Candler would buy the recipe two years later, and until 1899, Coca-Cola was only a soda fountain business, said Phil Mooney, the former Coca-Cola archivist and historian for 36 years.
That was until Candler struck a deal. Lacking the capital to expand at a rapid rate, in 1899, Candler sold the bottling and distribution rights for $1 to a pair of Chattanooga lawyers, Benjamin Thomas and Joseph Whitehead.
Thomas and Whitehead first opened a bottling plant in Chattanooga and then expanded operations to Atlanta, taking the space at 125 Edgewood in 1900.
“People used to laugh and say Candler made a really dumb deal,” Mooney said. “In fact, it was really brilliant, because the company never would have been able to expand as rapidly as they did unless they had other financial business partners.”

The Atlanta Coca-Cola Bottling Co. and its parent company, the Dixie Coca-Cola Bottling Co., would operate at 125 Edgewood only until 1901. Coca-Cola later had bottling operations on Spring Street.
Still, the decision to bottle the soda would ultimately change Coca-Cola’s business model, Mooney said.
Coca-Cola today has bottling operations in more than 200 countries and has reduced its investments in those businesses in recent years, letting third parties own and operate many of those facilities.

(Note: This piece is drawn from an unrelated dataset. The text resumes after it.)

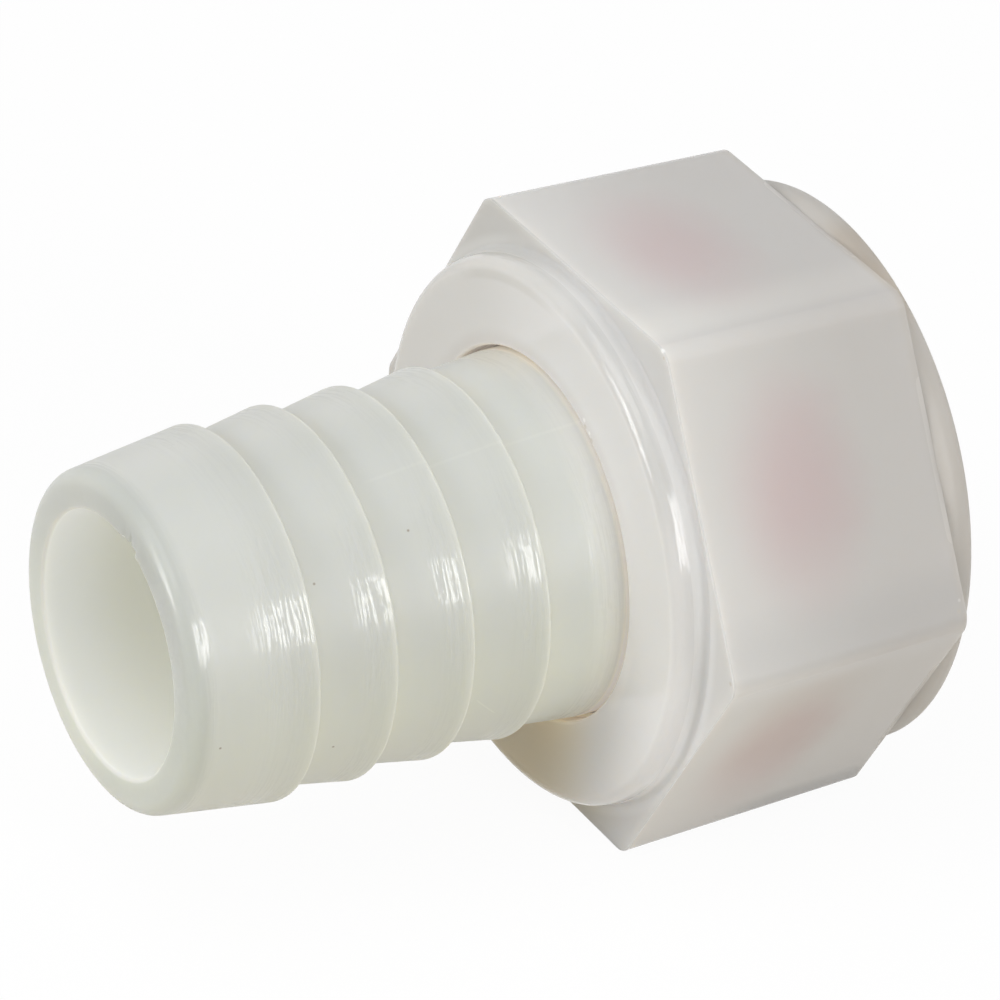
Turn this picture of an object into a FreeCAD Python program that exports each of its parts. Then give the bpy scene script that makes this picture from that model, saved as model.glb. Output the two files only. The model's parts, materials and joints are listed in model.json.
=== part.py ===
"""Swivel hose barb: a barbed hose tail that carries a hexagonal swivel nut with a sealing washer.

The fitting lies on one flat of its nut. Its axis is level and runs along X, from the barbs to the open
end of the nut, with +Z up. Lengths along the axis are first laid out from the nut's hexagon face on the
barb side, and place() then moves every piece to the origin: the middle of the fitting's underside.
"""
import FreeCAD, Part
import math
import os

os.makedirs("parts", exist_ok=True)

# Hose tail, in millimetres
bore_radius = 7.54
tip_radius = 9.65
tip_rounding = 0.88
bore_edge_chamfer = 0.25
tip_cone_length = 7.39
barb_count = 4
barb_pitch = 4.80
barb_radius = 10.66
barb_root_radius = 9.78
barb_crest_land = 0.12
shank_root_radius = 10.05
shank_cone_length = 4.79
flange_thickness = 3.40
flange_chamfer = 0.40

# Swivel nut
boss_height = 1.90
boss_base_radius = 15.97
boss_top_radius = 15.78
boss_edge_chamfer = 0.60
lip_thickness = 4.40
nut_hole_radius = 10.80
pocket_radius = 12.75
across_flats = 32.90
hexagon_length = 15.51
hexagon_draft_deg = 1.30
hexagon_corner_rounding = 1.30
hexagon_face_bevel = 0.18
collar_setback = 0.07
collar_length = 1.87
collar_edge_chamfer = 0.60
thread_major_radius = 13.50
mouth_chamfer = 0.60

# Sealing washer
washer_hole_radius = 7.95
washer_thickness = 3.20

# Clearances
swivel_clearance = 0.23
flange_play = 0.30
flange_clearance = 0.45
washer_clearance = 0.15
pocket_margin = 0.30

# Places along the axis, from the hexagon's face on the barb side
boss_face_x = -boss_height
lip_face_x = boss_face_x + lip_thickness
collar_x = hexagon_length
open_end_x = collar_x + collar_length
last_crest_x = boss_face_x - shank_cone_length
first_crest_x = last_crest_x - (barb_count - 1) * barb_pitch
tip_x = first_crest_x - tip_cone_length
flange_x = lip_face_x + flange_play
flange_face_x = flange_x + flange_thickness
washer_face_x = flange_face_x + washer_thickness
thread_start_x = washer_face_x + pocket_margin

# Radii that follow from a mating part
shank_radius = nut_hole_radius - swivel_clearance
flange_radius = pocket_radius - flange_clearance
washer_outer_radius = pocket_radius - washer_clearance
near_apothem = across_flats / 2
collar_radius = near_apothem - collar_setback
draft_slope = math.tan(math.radians(hexagon_draft_deg))
bevel_apothem = near_apothem - hexagon_face_bevel * draft_slope
far_apothem = near_apothem - hexagon_length * draft_slope


def point(x, radius):
    """A point of a half section: x along the axis, radius from it."""
    return FreeCAD.Vector(x, 0, radius)


def arc(centre, radius, start_deg, end_deg):
    """An arc of a half section, with angles turning from +X towards +Z."""
    middle_deg = (start_deg + end_deg) / 2
    ends = []
    for degrees in (start_deg, middle_deg, end_deg):
        turn = math.radians(degrees)
        ends.append(point(centre[0] + radius * math.cos(turn), centre[1] + radius * math.sin(turn)))
    return Part.Arc(ends[0], ends[1], ends[2]).toShape()


def section_wire(steps):
    """Joins (x, radius) points and arcs into one closed wire, with straight runs between them."""
    edges = []
    ends = []
    for step in steps:
        if isinstance(step, tuple):
            ends.append((point(step[0], step[1]), point(step[0], step[1]), None))
        else:
            ends.append((step.valueAt(step.FirstParameter), step.valueAt(step.LastParameter), step))
    for index, (start, finish, curve) in enumerate(ends):
        if curve is not None:
            edges.append(curve)
        following = ends[(index + 1) % len(ends)][0]
        if finish.distanceToPoint(following) > 1e-7:
            edges.append(Part.LineSegment(finish, following).toShape())
    return Part.Wire(edges)


def turned(steps):
    """Turns a closed half section about the fitting's axis."""
    face = Part.Face(section_wire(steps))
    return face.revolve(FreeCAD.Vector(0, 0, 0), FreeCAD.Vector(1, 0, 0), 360)


def hexagon_wire(x, apothem, rounding):
    """A hexagon across the axis, with a flat on top and underneath and round corners."""
    corner_distance = apothem / math.cos(math.radians(30))
    arc_distance = corner_distance - rounding / math.cos(math.radians(30))
    edges = []
    ends = []
    for corner in range(6):
        turn = 60 * corner
        centre_y = arc_distance * math.cos(math.radians(turn))
        centre_z = arc_distance * math.sin(math.radians(turn))
        points = []
        for degrees in (turn - 30, turn, turn + 30):
            y = centre_y + rounding * math.cos(math.radians(degrees))
            z = centre_z + rounding * math.sin(math.radians(degrees))
            points.append(FreeCAD.Vector(x, y, z))
        edges.append(Part.Arc(points[0], points[1], points[2]).toShape())
        ends.append((points[0], points[2]))
    joined = []
    for corner in range(6):
        joined.append(edges[corner])
        flat_end = ends[(corner + 1) % 6][0]
        joined.append(Part.LineSegment(ends[corner][1], flat_end).toShape())
    return Part.Wire(joined)


def barb_steps():
    """The outer half section of the barbs: each cone, its narrow land and its square back step."""
    steps = []
    for number in range(barb_count):
        crest_x = first_crest_x + number * barb_pitch
        last = number == barb_count - 1
        steps.append((crest_x - barb_crest_land, barb_radius))
        steps.append((crest_x, barb_radius))
        steps.append((crest_x, shank_root_radius if last else barb_root_radius))
    return steps


def make_hose_tail():
    """One moulded piece: tip, barbs, tapered shank, running shank and flange, with a through bore."""
    tip_centre = (tip_x + tip_rounding, tip_radius - tip_rounding)
    cone_slope_deg = math.degrees(math.atan2(barb_radius - tip_radius, tip_cone_length))
    return turned([
        (tip_x + bore_edge_chamfer, bore_radius),
        (tip_x, bore_radius + bore_edge_chamfer),
        arc(tip_centre, tip_rounding, 180, 90 + cone_slope_deg),
        *barb_steps(),
        (boss_face_x, shank_radius),
        (flange_x, shank_radius),
        (flange_x, flange_radius - flange_chamfer),
        (flange_x + flange_chamfer, flange_radius),
        (flange_face_x - flange_chamfer, flange_radius),
        (flange_face_x, flange_radius - flange_chamfer),
        (flange_face_x, bore_radius),
    ])


def make_hexagon():
    """The solid hexagon: a small bevel round the face on the barb side, then the moulding draft."""
    face_wire = hexagon_wire(0, near_apothem - hexagon_face_bevel, hexagon_corner_rounding)
    near_wire = hexagon_wire(hexagon_face_bevel, bevel_apothem, hexagon_corner_rounding)
    far_wire = hexagon_wire(collar_x, far_apothem, hexagon_corner_rounding)
    return Part.makeLoft([face_wire, near_wire, far_wire], True, True)


def make_swivel_nut():
    """One moulded piece: boss, inward lip, hexagon and collar, bored to the thread's major size."""
    boss = turned([
        (boss_face_x, 0),
        (boss_face_x, boss_top_radius - boss_edge_chamfer),
        (boss_face_x + boss_edge_chamfer, boss_top_radius),
        (0, boss_base_radius),
        (lip_face_x, boss_base_radius),
        (lip_face_x, 0),
    ])
    collar = turned([
        (lip_face_x, 0),
        (lip_face_x, boss_top_radius),
        (collar_x, boss_top_radius),
        (collar_x, collar_radius),
        (open_end_x - collar_edge_chamfer, collar_radius),
        (open_end_x, collar_radius - collar_edge_chamfer),
        (open_end_x, 0),
    ])
    hollow = turned([
        (boss_face_x - boss_height, 0),
        (boss_face_x - boss_height, nut_hole_radius),
        (lip_face_x, nut_hole_radius),
        (lip_face_x, pocket_radius),
        (thread_start_x, pocket_radius),
        (thread_start_x, thread_major_radius),
        (open_end_x - mouth_chamfer, thread_major_radius),
        (open_end_x, thread_major_radius + mouth_chamfer),
        (open_end_x + collar_length, thread_major_radius + mouth_chamfer),
        (open_end_x + collar_length, 0),
    ])
    return make_hexagon().fuse([boss, collar]).removeSplitter().cut(hollow)


def make_sealing_washer():
    """A flat rubber ring that sits on the flange's face, inside the nut."""
    return turned([
        (flange_face_x, washer_hole_radius),
        (flange_face_x, washer_outer_radius),
        (washer_face_x, washer_outer_radius),
        (washer_face_x, washer_hole_radius),
    ])


def place(shape):
    """Moves a piece from the hexagon's face to the middle of the fitting's underside."""
    middle_x = (tip_x + open_end_x) / 2
    moved = shape.copy()
    moved.translate(FreeCAD.Vector(-middle_x, 0, bevel_apothem))
    return moved


def main():
    """Writes each piece as its own solid."""
    pieces = {
        "hose_tail": make_hose_tail(),
        "swivel_nut": make_swivel_nut(),
        "sealing_washer": make_sealing_washer(),
    }
    for name, shape in pieces.items():
        placed = place(shape)
        if len(placed.Solids) != 1 or not placed.isValid():
            raise RuntimeError(name + " is not one valid solid")
        placed.Solids[0].exportStep("parts/" + name + ".step")
        box = placed.BoundBox
        print(name, round(placed.Volume, 1), "mm3", [round(v, 3) for v in (
            box.XMin, box.XMax, box.YMin, box.YMax, box.ZMin, box.ZMax)])


main()
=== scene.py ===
"""Looks of the swivel hose barb: a barbed hose tail in a hexagonal swivel nut, with a rubber washer.

Each piece is modelled along the fitting's own axis, with x counted from the hexagon's face on the barb side.
FittingAxis then moves it to the place that the frame gives it.
"""
import json
import logging
import math
from dataclasses import dataclass
from enum import Enum
from typing import Callable, Optional, Union

import bpy
from mathutils import Matrix, Vector


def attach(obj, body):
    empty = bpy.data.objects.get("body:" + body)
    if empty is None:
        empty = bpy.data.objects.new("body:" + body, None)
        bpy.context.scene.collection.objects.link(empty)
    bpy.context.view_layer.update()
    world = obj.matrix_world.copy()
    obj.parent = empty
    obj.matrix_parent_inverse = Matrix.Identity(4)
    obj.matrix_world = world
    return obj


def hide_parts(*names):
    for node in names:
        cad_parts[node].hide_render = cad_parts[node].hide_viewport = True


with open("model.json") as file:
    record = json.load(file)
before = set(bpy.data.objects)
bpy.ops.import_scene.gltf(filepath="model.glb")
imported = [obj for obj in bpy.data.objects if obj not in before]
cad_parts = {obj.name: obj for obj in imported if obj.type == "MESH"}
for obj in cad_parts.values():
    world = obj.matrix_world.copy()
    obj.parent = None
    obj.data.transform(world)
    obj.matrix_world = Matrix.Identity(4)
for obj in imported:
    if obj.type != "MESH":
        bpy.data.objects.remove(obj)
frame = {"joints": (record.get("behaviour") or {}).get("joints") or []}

log = logging.getLogger("swivel_hose_barb")

MM = 0.001
DEGREE = math.pi / 180
TOUCHING = 1e-6

Colour = tuple[float, float, float]
Span = tuple[float, float]
Reach = tuple[float, ...]
Piece = bpy.types.Object
Socket = bpy.types.NodeSocket
Material = bpy.types.Material

BLACK: Colour = (0.0, 0.0, 0.0)
WHITE: Colour = (1.0, 1.0, 1.0)
DARK_MARK: Colour = (0.3, 0.24, 0.17)
PALE_MARK: Colour = (0.6, 0.56, 0.5)
# A painted highlight: a small glint on a corner or by the hole.
GLINT_MARK: Colour = (0.95, 0.95, 0.93)


class Body(Enum):
    """The bodies that pieces ride on."""

    TAIL = "tail"
    NUT = "nut"


class Slot(Enum):
    """The record's material slots."""

    TAIL_NYLON = "tail_nylon"
    NUT_NYLON = "nut_nylon"
    WASHER_RUBBER = "washer_rubber"


class Part(Enum):
    """What a selection picks."""

    VERTICES = "VERT"
    EDGES = "EDGE"


class Boolean(Enum):
    """How two solids are combined."""

    UNION = "UNION"
    DIFFERENCE = "DIFFERENCE"


@dataclass(frozen=True)
class Corner:
    """A corner of a half section, in millimetres.

    x runs along the axis and r away from it. rounding is the radius that softens the corner.
    """

    x: float
    r: float
    rounding: float = 0.0

    @property
    def place(self) -> Vector:
        """Where the corner lies, in metres."""
        return Vector((self.x, 0, self.r)) * MM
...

Coca-Cola sets the global strategy, promotes its beverage portfolio and sells syrup and concentrate. Its bottlers produce and distribute the drinks in the local markets.
“Bottling changed the whole business, because now you had a product that was transportable,” Mooney said. “You could take it anywhere that you wanted. … It just changed the dynamics of the business.”